One of the most common and prevalent respiratory diseases existing in this world is pneumonia. Around 450 million cases throughout the world and around 10 million cases per year in India are affected due to pneumonia.

Pneumonia is an inflammatory disease affecting the entire lungs ranging from the airways to the parenchyma to the alveoli. There are different types of pneumonia based on different criteria. The first types include community-acquired pneumonia (CAP), hospital-acquired (HAP), and ventilator-acquired (VAP), now some have combined as healthcare-associated (HCAP).

The second set is based on anatomy. Bronchopneumonia is seen as patches over the bronchi. Lobar pneumonia is seen in the single or multiple lobes and interstitial pneumonia is in-between gaps and spaces.

The next set is based on etiology. It is classified as primary, secondary, and suppurative (necrosis is involved). The last set is based on the microorganism involved. It can be viral, bacterial, or fungal.

The main cause of pneumonia is microorganisms. The common virus is influenza, corona, and adeno types. The common bacteria are S.pneumoniae, H,influenzae. Some common fungi are candida, aspergillus, and mucor.

The disease is mostly due to the proliferation of microorganisms mostly in the lower respiratory tract. This is maybe from the infected persons either through direct or indirect contact, also from the environment.

So they occupy spaces and gaps present in the respiratory system. Since it is a foreign substance, the immune system is triggered and the process of inflammation takes place. These immune cells arrive at the target site and start to phagocytize them. In this process, the immune cells release certain chemical mediators.

This results in some prominent symptoms like fever and body chills. Also, the dead cells and immune cells are present in the gaps throughout the respiratory system which is seen clearly as white spots in X-ray. These substances block the CO2 leave out of the alveoli and the O2 to enter the alveoli hence obstructing the process of respiration.

The characteristic feature seen in pneumonia is the alveoli and air sacs filled with inflammatory cells and cell debris. This can occur due to some faults/defects in the lung immune defense mechanisms. Some are loss of cough reflex, defect in natural immunity, congestion, injury to mucus, and ciliary hairs.

Some of the symptoms seen in pneumonia are mentioned below.

  • Headache
  • Low blood pressure
  • High fever & chills
  • Fatigue
  • Joint pain
  • Vomiting
  • Cough and sputum

Around 90% frequency for fatigue, 70-90% for cough, and 75% for fever. Blood tests for estimating the count of individual immune cells (CBC- complete blood count), chest X-ray, sputum testing, pulse oximetry, bronchoscopy, and lung biopsy are some of the detection methodologies for pneumonia.
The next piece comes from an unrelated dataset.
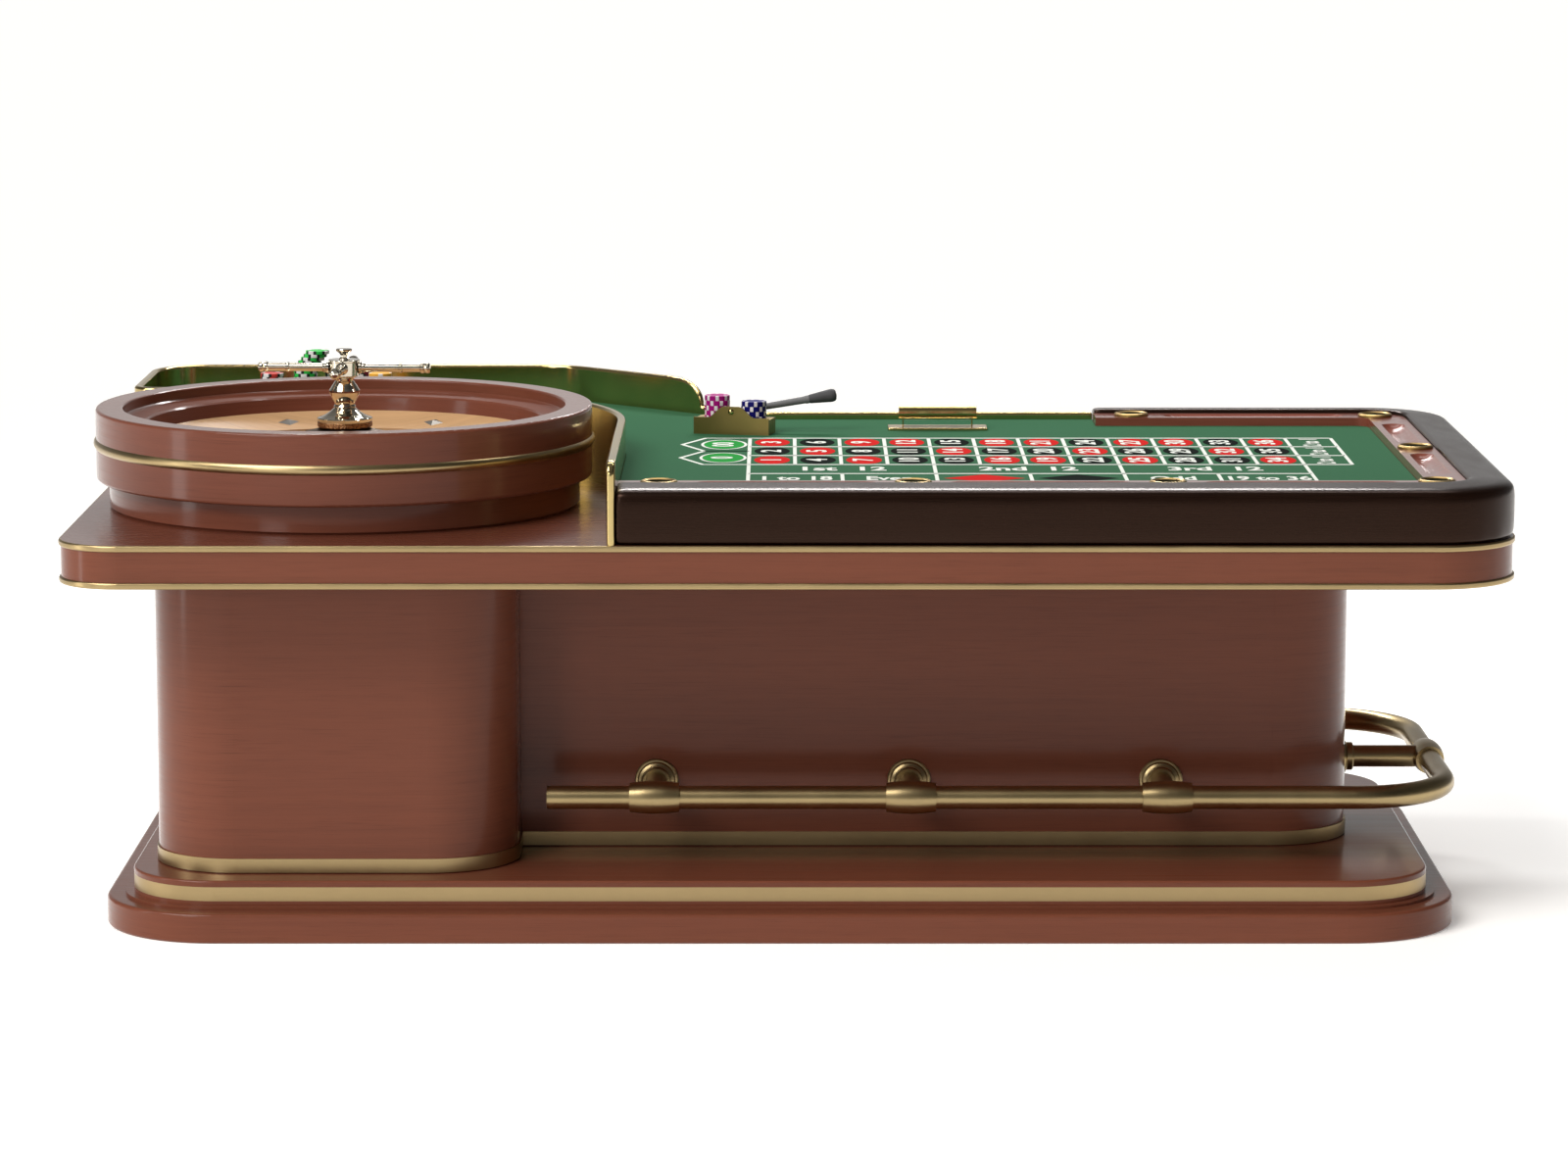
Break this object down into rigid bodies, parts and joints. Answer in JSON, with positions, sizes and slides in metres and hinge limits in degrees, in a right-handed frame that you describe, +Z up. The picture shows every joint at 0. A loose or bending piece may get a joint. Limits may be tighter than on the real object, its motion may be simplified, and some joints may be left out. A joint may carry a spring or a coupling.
{
  "type": "roulette table",
  "caption": "Casino roulette table: wheel with a turret on a low deck, raised felt bed with a padded rail and brass fence, on a stepped base with a foot rail.",
  "frame": {"origin": "on the floor, under the middle of the overall box", "axes": "+X from the wheel's end to the far end, +Y from the players' side to the dealer's side, +Z up"},
  "size_m": [2.447, 1.475, 0.956],
  "materials": {
    "mahogany": "gloss lacquer over fine straight grain",
    "wheel_mahogany": "gloss lacquer over turned grain",
    "satin_brass": "satin",
    "polished_brass": "polished",
    "rail_brass": "satin, lacquered",
    "plywood": "plain",
    "green_felt": "short even nap",
    "dark_leather": "fine grain, soft sheen",
    "shelf_wood": "high gloss lacquer",
    "maple": "satin lacquer",
    "deflector_steel": "polished",
    "turret_gold": "polished and plated",
    "number_ring_black": "gloss enamel",
    "pocket_black": "gloss enamel",
    "fret_steel": "polished",
    "bearing_steel": "ground",
    "ball_white": "gloss",
    "chip_pink": "moulded clay",
    "chip_blue": "moulded clay",
    "chip_green": "moulded clay",
    "chip_mixed": "moulded clay",
    "lever_grey": "satin",
    "grip_black": "soft",
    "clear_acrylic": "clear, polished edges",
    "drop_steel": "plain",
    "box_paint": "powder coat"
  },
  "bodies": {
    "table": {"base_slab": "mahogany", "base_band": "satin_brass", "base_upper_tier": "mahogany", "wheel_pedestal": "mahogany", "wheel_pedestal_band": "satin_brass", "main_pedestal": "mahogany", "main_pedestal_band": "satin_brass", "apron_frame": "mahogany", "deck_panel": "mahogany", "apron_bead_upper": "satin_brass", "apron_bead_lower": "satin_brass", "bed_ribs": "plywood", "bed_panel": "plywood", "felt_cloth": "green_felt", "padded_rail": "dark_leather", "rail_shelf": "shelf_wood", "cup_holders": "polished_brass", "guard_fence": "polished_brass", "wheel_base": "wheel_mahogany", "wheel_rim": "wheel_mahogany", "wheel_bead": "satin_brass", "ball_track": "wheel_mahogany", "stator_apron": "maple", "deflectors": "deflector_steel", "spindle": "bearing_steel", "foot_rail_tube": "rail_brass", "foot_rail_plugs": "rail_brass", "rail_clamps": "rail_brass", "rail_stems": "rail_brass", "rail_rosettes": "rail_brass", "chip_tray_body": "polished_brass", "chip_tray_plate": "polished_brass", "chip_tray_screw": "polished_brass", "chips_pink": "chip_pink", "chips_blue": "chip_blue", "chips_green": "chip_green", "chips_wing": "chip_mixed", "drop_slot_plate": "polished_brass", "drop_chute": "drop_steel", "drop_box_runners": "drop_steel"},
    "rotor": {"rotor_cone": "maple", "rotor_bearings": "bearing_steel", "pocket_ring": "pocket_black", "number_ring": "number_ring_black", "pocket_frets": "fret_steel", "star_plate": "turret_gold", "turret_flange": "turret_gold", "turret_bell": "turret_gold", "turret_column": "turret_gold", "turret_hub": "turret_gold", "turret_arms": "turret_gold", "turret_knob": "turret_gold", "ball": "ball_white"},
    "paddle": {"paddle_blade": "clear_acrylic", "paddle_handle": "polished_brass"},
    "chip_lever": {"lever_rod": "lever_grey", "lever_grip": "grip_black"},
    "drop_box": {"drop_box_shell": "box_paint", "drop_box_door": "box_paint", "drop_box_handle": "fret_steel"}
  },
  "joints": [
    {"name": "rotor_spin", "type": "hinge", "parent": "table", "child": "rotor", "pos_m": [-0.778, -0.1975, 0.79], "axis": [0, 0, 1], "continuous": true},
    {"name": "paddle_lift", "type": "slide", "parent": "table", "child": "paddle", "axis": [0, 0, 1], "range_m": [0, 0.065]},
    {"name": "chip_lever_pivot", "type": "hinge", "parent": "table", "child": "chip_lever", "pos_m": [-0.052, 0.2155, 0.8025], "axis": [0, -1, 0], "range_deg": [0, 55]},
    {"name": "drop_box_slide", "type": "slide", "parent": "table", "child": "drop_box", "axis": [0, 1, 0], "range_m": [0, 0.2]}
  ]
}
Stopping the habit of smoking, getting vaccines, maintaining a good diet and regular exercise are some preventive methods that can be followed. It is better to avoid overcrowded places for safety.

Antibiotics, analgesics, and rest are some of the basic level treatments. Neuraminidase inhibitors can be used for viral pneumonia. There are some other drugs like amantadine, doxycycline, etc. for the viral type of pneumonia.